In her memo, Abruzzo relies heavily on these decisions. But she fails to mention that they involved only product protests. And properly understood, product protests aren’t secondary boycotts at all. When a union protests a product, it merely persuades consumers not to buy the employer’s goods. It affects the third party only incidentally. The third party may sell less of a single product, but the rest of its business remains unscathed. It feels no real pressure unless the employer’s product makes up a large part of its business. Of course, when the third party depends on the employer’s products, it feels a great deal of pressure. But in that case, the Court has made clear that product protests are unlawful secondary boycotts—precisely because the third party feels pressure.

In short, Abruzzo’s memo plays fast and loose with precedent. It tries to stretch a narrow exception for peaceful product handbilling to cover a broad range of union trade restraints.

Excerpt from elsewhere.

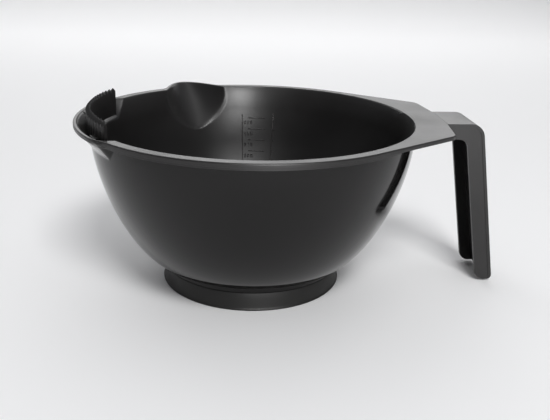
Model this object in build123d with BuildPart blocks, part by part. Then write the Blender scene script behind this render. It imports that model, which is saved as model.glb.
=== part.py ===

That should not surprise us: unions and their political allies have long chafed against the limits on secondary boycotts. And though Abruzzo has been in office for only a few short months, she has already shown a willingness to depart from precedent in the name of pushing a pro-union agenda. So it was only a matter of time before she started testing the limits on secondary boycotts.

The Board, now stocked with Joe Biden appointees, may even agree with her. But no court should fail to recognize the artifice in her argument. The idea that secondary boycotts amount to protected speech is constitutionally illiterate. It is ends-based advocacy parading as legal reasoning. It beggars credulity and cheapens the First Amendment. Everyone who cares about free markets and respect for precedent should hope that courts reject it.